When visiting the Museum of the Terracotta Warriors and Horses, you will see three pits and the Bronze Chariots and Horses Exhibition Hall. All three pits where the figures of the terracotta warriors were buried are now covered from the elements by large hall structures. The 1st pit is the largest of the three and displays more than 6,000 terracotta warriors in battle formation. Each life-sized figure is unique and presumably modeled after the real soldiers that served in Emperor Qin Shi Huang's army. Soldiers from the infantry, cavalry and chariot division are represented among the figures that were originally covered in colorful paint (most of which has now peeled off).
Most spectacular in the second pit are the around 80 war chariots that were buried along with 1,300 terracotta warriors and horses and thousands of bronze weapons. In addition to soldier figures from the infantry, cavalry and chariot division, you will also find crossbow archers among the buried terracotta warriors in the 2nd pit.

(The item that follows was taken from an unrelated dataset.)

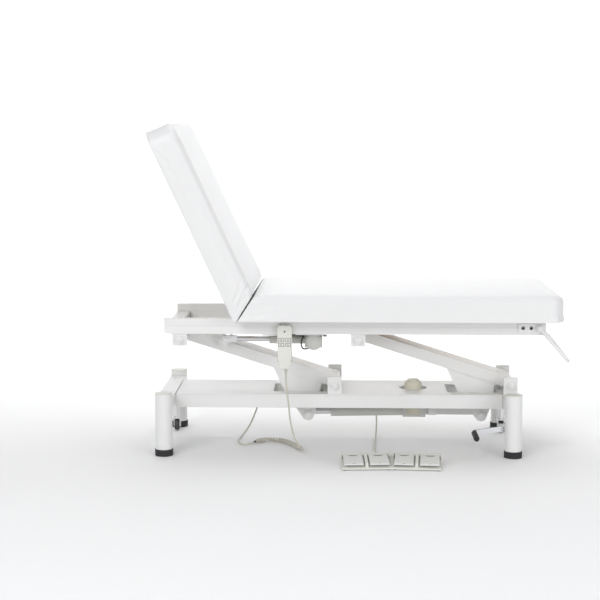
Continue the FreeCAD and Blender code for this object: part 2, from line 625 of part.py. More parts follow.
def handset():
    front = "(-D.top_half - D.hand_thick - 4)"
    body = new_body("D.hand_x", "-D.top_half - 4", "D.hand_z")
    pad(body, "XZ_Plane", [("-D.hand_wide/2 + 9", 0), ("D.hand_wide/2 - 9", 0), ("D.hand_wide/2 - 1", 34),
                           ("D.hand_wide/2", 100), ("D.hand_wide/2", "D.hand_tall"),
                           ("-D.hand_wide/2", "D.hand_tall"), ("-D.hand_wide/2", 100),
                           ("-D.hand_wide/2 + 1", 34)], "D.hand_thick", "One side")
    rounded(body, 11, lambda edge: along_y(edge) and edge.BoundBox.ZMin > 150)
    rounded(body, 3, lambda edge: edge.BoundBox.YLength < 0.1)
    wells = []
    for col in (-12, 12):
        for level in (103.5, 86.5):
            wells.append(block(f"D.hand_x + {col} - 8.4", f"{front} - 1", f"D.hand_z + {level} - 5.4",
                               16.8, 5, 10.8))
    keep(minus(body, *wells), "handset_housing")
    names = {(-12, 103.5): "up", (12, 103.5): "down", (-12, 86.5): "recline", (12, 86.5): "sit"}
    for (col, level), name in names.items():
        key = new_body(f"D.hand_x + {col}", f"{front} + 1.9", f"D.hand_z + {level}")
        pad(key, "XZ_Plane", rectangle(-8, -5, 8, 5), 4, "One side")
        rounded(key, 2, along_y)
        keep(key, f"handset_button_{name}")
    hook = new_body("D.hand_x", "-D.top_half", "D.hand_z")
    pad(hook, "YZ_Plane", [(-3.8, 96), (0, 96), (0, 161), (-12, 161), (-17, 157), (-15, 155.4), (-11, 157),
                           (-3.8, 157)], 19)
    keep(hook, "handset_hook")
    relief = bind(doc.addObject("Part::Cone", "relief"), Radius1=3.4, Radius2=6.5, Height=22)
    place(relief, "D.hand_x + 4", "-D.top_half - 16", "D.hand_z - 22")
    keep(relief, "handset_strain_relief")


# ---------------------------------------------------------------- control box and cords


HANDSET_RISER = [(-267, -241, 287.4), (-267, -241, 264), (-262, -241.5, 222), (-257, -241, 180), (-254,
                                                                                                  -238, 138),
                 (-247, -235, 99), (-238, -237, 66), (-224, -240, 36), (-209, -233, 15.5), (-203, -216, 9.8),
                 (-207.7, -197.3, 9.5), (-214, -181, 9.5)]
HANDSET_CURL = [(-214, -181, 9.5), (-226, -150, 9.5), (-243, -110, 9.5), (-266, -68, 9.5), (-299, -34, 9.5),
                (-339, -27, 9.5), (-371, -46, 9.5), (-391, -72, 9.5)]
HANDSET_TAIL = [(-391, -72, 9.5), (-402, -87, 6.5), (-422, -93, 3.2), (-440, -78, 3.2), (-449, -50, 3.2),
                (-452, -16, 3.2), (-448, 22, 3.6), (-438, 52, 10), (-420, 69, 33), (-403, 80, 66),
                (-390, 90, 101), (-378, 97, 131), (-358, 100, 152), (-334, 100, 152)]
PEDAL_CORD = [(37.97, -335.03, 16), (36.6, -315.1, 16), (36.5, -292, 7), (40, -262, 3.2), (45, -226, 3.2),
              (50, -180, 3.2), (50, -120, 3.2), (51, -60, 3.2), (54, 0, 3.4), (57, 42, 10), (60, 70, 34),
              (61, 84, 70), (55, 92, 108), (40, 97, 138), (16, 100, 152), (-8, 100, 152)]


def control_unit():
    keep(block("D.box_head_x", "D.box_near", "D.box_base", "D.box_foot_x - D.box_head_x", "D.box_deep",
               "D.deck_top - D.deck_sheet - D.box_base"), "control_box")
    keep(block("D.box_head_x + 90", "D.box_near + 6", "D.box_base - 14", 48, 30, 14), "mains_inlet")
    glands = []
    for x, turn in (("D.box_head_x", -90), ("D.box_foot_x", 90)):
        cone = bind(doc.addObject("Part::Cone", "gland"), Radius1=8, Radius2=4.2, Height=22)
        place(cone, x, 100, 152, Rotation(Vector(0, 1, 0), turn))
        glands.append(cone)
    turn = pod_turn(-1)
    spot = pod_place(-1).multVec(Vector(30, size("pod_deep") / 2 + 0.05, 16))
    cone = bind(doc.addObject("Part::Cone", "gland"), Radius1=7, Radius2=4.2, Height=16)
    place(cone, spot.x, spot.y, spot.z, turn.multiply(Rotation(Vector(1, 0, 0), -90)))
    glands.append(cone)
    keep(group(*glands), "cord_glands")


def cords():
    cord("handset_cord_riser", HANDSET_RISER, size("cord_dia"))
    cord("handset_cord_curl", HANDSET_CURL, size("curl_dia"))
    cord("handset_cord_tail", HANDSET_TAIL, size("cord_dia"))
    cord("pedal_cord", PEDAL_CORD, size("cord_dia"))


# ---------------------------------------------------------------- castors


def castors():
    bars = []
    for end, leg_x in (("head", "D.leg_head_x"), ("foot", "D.leg_foot_x")):
        bar = block(f"{leg_x} - 14", "-D.castor_y - 22", 172, 28, "2*D.castor_y + 44", 12)
        bores = [rod(leg_x, f"{side}D.castor_y", 170, "D.stem_rad + D.run_gap", 16) for side in ("-", "")]
        bars.append(minus(bar, *bores))
        for side, sign in (("near", "-"), ("far", "")):
            stem_y = f"{sign}D.castor_y"
            axle_y = f"({stem_y} - D.trail)"
            stem = rod(leg_x, stem_y, 48, "D.stem_rad", 157.5)
            collars = [rod(leg_x, stem_y, base, 14, 3.2) for base in (168.4, 184.4)]
            plate = rod(leg_x, stem_y, 47, 15, 6)
            bridge = block(f"{leg_x} - 13", f"{axle_y} - 9", 47, 26, "D.trail + 9", 4)
            cheeks = []
            for start in (-13, 10):
                cheeks.append(block(f"{leg_x} + {start}", f"{axle_y} - 9", "D.axle_z", 3, 18,
                                    "49 - D.axle_z"))
                cheeks.append(rod(f"{leg_x} + {start}", axle_y, "D.axle_z", 9, 3, "X"))
            axle = rod(f"{leg_x} - 13", axle_y, "D.axle_z", 4, 26, "X")
            fork = join(stem, *collars, plate, bridge, *cheeks, axle)
            keep(fork, f"castor_fork_{end}_{side}")
            disc = rod(f"{leg_x} - D.wheel_wide/2", axle_y, "D.axle_z", "D.wheel_rad", "D.wheel_wide", "X")
            bore = rod(f"{leg_x} - 12", axle_y, "D.axle_z", 4 + 0.05, 24, "X")
            keep(minus(disc, bore), f"castor_wheel_{end}_{side}")
    keep(group(*bars), "castor_lift_bars")


def castor_lever():
    """The foot lever on the hub at the foot end, with its sleeved peg that points to the near side."""
    pivot_x, near = "(D.leg_foot_x - 36)", "(-D.castor_y - 24.7)"
    slope = Rotation(Vector(0, 1, 0), -8.5)
    arm = bind(doc.addObject("Part::Box", "lever_arm"), Length=98, Width=8, Height=20)
    base = slope.multVec(Vector(-98, 0, -10))
    place(arm, f"{pivot_x} + ({base.x})", near, f"91 + ({base.z})", slope)
    end = slope.multVec(Vector(-98, 0, 0))
    hub = rod(pivot_x, near, 91, 10, 8, "Y")
    tip = rod(f"{pivot_x} + ({end.x})", near, f"91 + ({end.z})", 10, 8, "Y")
    peg = rod(f"{pivot_x} + ({end.x})", f"{near} - 92", f"91 + ({end.z})", 6, 93, "Y")
    bore = rod(pivot_x, f"{near} - 1", 91, 5 + 0.05, 10, "Y")
    keep(minus(join(arm, hub, tip, peg), bore), "castor_lever")
    sleeve = rod(f"{pivot_x} + ({end.x})", f"{near} - 98", f"91 + ({end.z})", 10, 97, "Y")
    inner = rod(f"{pivot_x} + ({end.x})", f"{near} - 92", f"91 + ({end.z})", 6, 94, "Y")
    keep(minus(sleeve, inner), "lever_peg_sleeve")


# ---------------------------------------------------------------- foot control


def pod_turn(side):
    """The two pods stand in a shallow V whose point is towards the bed."""
    return Rotation(Vector(0, 0, 1), -side * size("splay"))


def pod_place(side):
    """A pod's own frame, with Y still from the bed's centre line."""
    return Placement(Vector(size("pedal_x") + side * (size("pod_long") / 2 + 4), size("pedal_y"), 0),
                     pod_turn(side))


def foot_control():
    """Two pedal pods and a filler between them in one housing, each pod with two sprung pedals on a pin."""
    pods, feet, pins = [], [], []
    half_deep, half_long = size("pod_deep") / 2, size("pod_long") / 2
    profile = [(-half_deep, 3), (half_deep, 3), (half_deep, 30), (half_deep - 9, 39), (half_deep - 20, 39),
               (half_deep - 20, 24), (-half_deep, 9)]
    filler = new_body("D.pedal_x", "D.pedal_y + 5")
    pad(filler, "YZ_Plane", profile, 22)
    pods.append(filler)
    ridge = [(-half_deep + 2, 8), (22, 20), (22, 38.4), (-half_deep + 6, 24), (-half_deep + 2, 20)]
    for side in (-1, 1):
        turn, frame = pod_turn(side), pod_place(side)
        pod = new_body(frame.Base.x, frame.Base.y, 0, turn)
        pad(pod, "YZ_Plane", profile, "D.pod_long")
        rib = new_body(frame.Base.x, frame.Base.y, 0, turn)
        pad(rib, "YZ_Plane", ridge, "D.rib_wide")
        pods += [pod, rib]
        for start, wide in ((-half_long, 3.4), (-1.6, 3.2), (half_long - 3.4, 3.4)):
            spot = frame.multVec(Vector(start, 22, 20))
            cheek = bind(doc.addObject("Part::Box", "cheek"), Length=wide, Width=14, Height=18)
            pods.append(place(cheek, spot.x, spot.y, spot.z, turn))
        spot = frame.multVec(Vector(-half_long + 1, 28, 33))
        pin = bind(doc.addObject("Part::Cylinder", "pin"), Radius=2, Height=2 * half_long - 2)
        pins.append(place(pin, spot.x, spot.y, spot.z, turn.multiply(AXES["X"])))
        for foot_x in (-76, 76):
            for foot_y in (-47, 47):
                spot = frame.multVec(Vector(foot_x, foot_y, 0))
                feet.append(rod(spot.x, spot.y, 0, 6, 3))
        for half in (-1, 1):
            spot = frame.multVec(Vector(half * size("pedal_out"), 28, 33))
            pedal(f"foot_pedal_{side + 1 + (half + 1) // 2 + 1}", spot, turn)
    keep(join(*pods, *pins), "foot_control_housing")
    keep(group(*feet), "foot_control_feet")


def pedal(label, spot, turn):
    """A ramp that hangs forwards from its hinge bore."""
    ramp = new_body(spot.x, spot.y, spot.z, turn)
    pad(ramp, "YZ_Plane", [(-1, -4), (-1, 4), (-8, 4.5), (-79, -10), (-81, -13), (-79, -16), (-8, -3)],
        "D.pedal_wide")
    rounded(ramp, 1.2, lambda edge: edge.BoundBox.XLength > 60 and edge.BoundBox.YMax < -70)
    start = Placement(spot, turn).multVec(Vector(-size("pedal_wide") / 2, 0, 0))
    hub = bind(doc.addObject("Part::Cylinder", "hub"), Radius=4.6, Height="D.pedal_wide")
    place(hub, start.x, start.y, start.z, turn.multiply(AXES["X"]))
    start = Placement(spot, turn).multVec(Vector(-41, 0, 0))
    bore = bind(doc.addObject("Part::Cylinder", "bore"), Radius=2 + size("run_gap"), Height=82)
    place(bore, start.x, start.y, start.z, turn.multiply(AXES["X"]))
    keep(minus(join(ramp, hub), bore), label)


legs_and_feet()
cross_members()
base_deck()
lower_pivots()
lift_arm("left_arm", "D.low_head_x")
lift_arm("right_arm", "D.low_foot_x")
tie_link()
lift_actuator()
top_rails()
cross_tubes()
upper_pivots()
seat()
accessory_plates()
roll_holder()
backrest()
hinge_ears()
back_actuator()
handset()
control_unit()
cords()
castors()
castor_lever()
foot_control()

doc.recompute()
faulty = [obj.Label for obj in doc.Objects if {"Invalid", "Error"} & set(obj.State)]
if faulty:
    raise RuntimeError(f"failed objects: {faulty}")
os.makedirs("parts", exist_ok=True)
for node in NODES:
    if node.Shape.isNull() or not node.Shape.isValid():
        raise RuntimeError(f"{node.Label} has a bad shape")
    node.Shape.exportStep(f"parts/{node.Label}.step")
print(len(NODES), "nodes")
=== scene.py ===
import json
import math

import bmesh
import bpy
from mathutils import Matrix, Vector

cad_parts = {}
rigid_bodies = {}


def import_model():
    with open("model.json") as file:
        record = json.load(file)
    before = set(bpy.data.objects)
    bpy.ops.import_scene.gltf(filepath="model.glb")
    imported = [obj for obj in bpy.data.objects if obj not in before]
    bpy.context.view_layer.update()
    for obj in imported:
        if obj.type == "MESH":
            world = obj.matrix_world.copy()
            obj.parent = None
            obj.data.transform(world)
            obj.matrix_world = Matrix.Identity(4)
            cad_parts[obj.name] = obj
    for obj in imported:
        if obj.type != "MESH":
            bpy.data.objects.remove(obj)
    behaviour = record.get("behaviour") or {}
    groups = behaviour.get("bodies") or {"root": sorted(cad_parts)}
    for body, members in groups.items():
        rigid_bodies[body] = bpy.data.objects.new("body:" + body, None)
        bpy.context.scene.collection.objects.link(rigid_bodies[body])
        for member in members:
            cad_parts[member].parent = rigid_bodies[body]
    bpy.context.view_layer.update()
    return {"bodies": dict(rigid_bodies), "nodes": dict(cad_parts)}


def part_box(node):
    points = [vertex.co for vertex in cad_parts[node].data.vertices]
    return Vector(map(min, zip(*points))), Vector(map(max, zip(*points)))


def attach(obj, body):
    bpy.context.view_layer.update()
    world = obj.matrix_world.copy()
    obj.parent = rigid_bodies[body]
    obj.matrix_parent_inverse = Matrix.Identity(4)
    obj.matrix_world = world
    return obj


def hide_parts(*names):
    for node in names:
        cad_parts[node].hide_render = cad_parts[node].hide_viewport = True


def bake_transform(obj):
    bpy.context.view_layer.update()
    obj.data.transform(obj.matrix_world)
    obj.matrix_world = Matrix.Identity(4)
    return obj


# Looks of a facial treatment bed. Metres, in the CAD's own frame: +X runs from head to foot, +Z up.

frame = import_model()
HOME = {node: body for node, obj in frame["nodes"].items()
        for body, empty in frame["bodies"].items() if obj.parent is empty}
MM = 0.001


def mm(*numbers):
    return Vector(numbers) * MM


def centre(node):
    low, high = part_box(node)
    return (low + high) / 2


# ---------------------------------------------------------------- materials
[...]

The 3rd pit is believed to represent the command center for the soldiers that were found in pit 1 and 2. It is made up of a chariot and horse chamber (containing four horses and a distinctive chariot), northern wing room and southern wing room. Twenty-two terracotta figures were found in the northern wing room (dedicated to pray for victory) while the southern wing room (for collecting military tactics) contained 42 figures. Well-preserved decorations out of stone, bronze and gold as well as bronze weaponry were found in the 3rd pit as well.
The Bronze Chariots and Horses Exhibition Hall contains two models of bronze chariots and horses. About half the size of real Qin dynasty war chariots, the two models were intended as vehicles for the Emperor Qin Shi Huang to inspect his army in the afterlife. Each of the two model chariots is pulled by a team of four horses that are steered by a coachman. Decorated with pieces of gold and silver and guarded by terracotta soldiers that are armed with swords, these two chariot models are regarded as the best-preserved bronze carriages in China.
After visiting the Museum of the Terracotta Warriors and Horses, you can tour the Mausoleum Site Park with the same ticket. It surrounds the unexcavated burial mound that is in fact larger than Egypt's Great Pyramid. After 2,000 years of weather erosion, it has lost most of its original pyramid shape and height (original 100 meters now reduced to 47 meters) and now looks like a hill that is overgrown with vegetation. Several accessory pits have been found in the park area that surrounds the burial mound. While some of these pits are closed to the public at present, pit K0006 and pit K9901 are open for visitors. Twelve terracotta figures were found in pit K0006. Eight of them represent civil officials and the other four are figures of charioteers. Pit K9901 is also known as the Acrobatics Figures Pit. The half-naked bodies of the acrobat figures that were found there look distinctly different and even a bit comical in comparison to the stern and heavily armed terracotta army soldiers.
Visitors that still have some time and energy left after visiting both parts of Emperor Qinshihuang's Mausoleum Site Museum might consider visiting the Huaqing Hot Springs which are located along the way back to Xi'an.